9.       AGREEMENT BY OPTIONEE REGARDING WITHHOLDING TAXES

         If the Committee shall so require, as a condition of exercise, each
         Optionee shall agree that --

         (a)      No later than the date of exercise of any Option hereunder,
                  (i) the Optionee shall remit an amount sufficient to satisfy
                  all federal, state and local withholding tax requirements
                  related thereto, (ii) the Committee shall withhold such sums
                  from compensation otherwise due to the Optionee or from any
                  shares of Common Stock due to the Optionee under the Plan, or
                  (iii) any combination of the foregoing, or

         (b)      If any disqualifying disposition (within the meaning of
                  Section 422(a)(1) of the Code) is made with respect to shares
                  of Common Stock acquired under an Incentive Stock Option
                  granted pursuant to the Plan, then the person making such
                  disqualifying disposition shall remit to the Corporation an
                  amount sufficient to satisfy all federal, state and local
                  withholding taxes thereby incurred.

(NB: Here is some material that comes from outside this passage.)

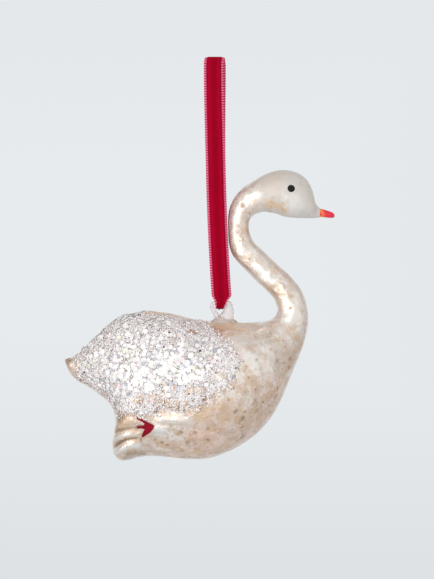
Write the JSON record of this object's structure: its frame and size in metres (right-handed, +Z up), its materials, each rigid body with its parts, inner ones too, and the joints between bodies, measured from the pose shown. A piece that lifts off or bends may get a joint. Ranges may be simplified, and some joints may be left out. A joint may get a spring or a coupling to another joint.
{
  "type": "swan christmas bauble",
  "caption": "Blown glass swan with raised, glittered wings and a curved neck, hanging by a clear glass loop from a looped velvet ribbon.",
  "frame": {"origin": "hang point, inside the top fold of the ribbon loop", "axes": "+X towards the beak, +Z up along the hanging ribbon, +Y across the swan"},
  "size_m": [0.1113, 0.0554, 0.1668],
  "materials": {
    "silvered_glass": "pearl lacquer over silvered glass, with fine brown speckle",
    "clear_glass": "clear fire-polished glass",
    "velvet": "red velvet pile with a woven edge",
    "glitter": "iridescent white flakes and fine silver glitter in glue",
    "black_paint": "gloss paint",
    "coral_paint": "gloss paint",
    "crimson_paint": "satin paint"
  },
  "bodies": {
    "root": {"swan_glass": "silvered_glass", "hanging_eye": "clear_glass", "velvet_ribbon": "velvet", "glitter_coat": "glitter", "beak_paint": "coral_paint", "eye_dot_left": "black_paint", "eye_dot_right": "black_paint", "foot_paint_left": "crimson_paint", "foot_paint_right": "crimson_paint"}
  },
  "joints": []
}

10.      SECURITIES LAW MATTERS

         (a)      If the Committee deems necessary to comply with the Securities
                  Act of 1933, the Committee may require a written investment
                  intent representation by the Grantee and may require that a
                  restrictive legend be affixed to certificates for shares of
                  Stock.

         (b)      If the Committee determines that, based upon the opinion of
                  counsel for the Corporation, the Committee determines that the
                  exercise or nonforfeitability of, or delivery of benefits
                  pursuant to, any Option would violate any applicable provision
                  of (1) federal or state securities law or (2) the listing
                  requirements of any securities exchange on which are listed
                  any of the Corporation's equity securities, then,
                  notwithstanding anything herein or in any Option Agreement to
                  the contrary, the Committee may postpone any such exercise,
                  nonforfeitability or delivery, as the case may be, but the
                  Corporation shall use its best efforts to cause such exercise,
                  nonforfeitability or delivery to comply with all such
                  provisions at the earliest practicable date. The Committee's
                  authority under this Section 10(b) shall expire on an
                  Acceleration Date.



                                       11
<PAGE>   12

11.      BANKING LAW MATTERS

         The Plan shall at all times be subject to the provisions of section
         140-a of the New York State Banking Law, the regulations of the New
         York State Banking Department and any other applicable law of
         regulation.

12.      FUNDING

         Benefits payable under the Plan to any person shall be paid directly by
         the Corporation. The Corporation shall not be required to fund, or
         otherwise segregate assets to be used for, benefits under the Plan.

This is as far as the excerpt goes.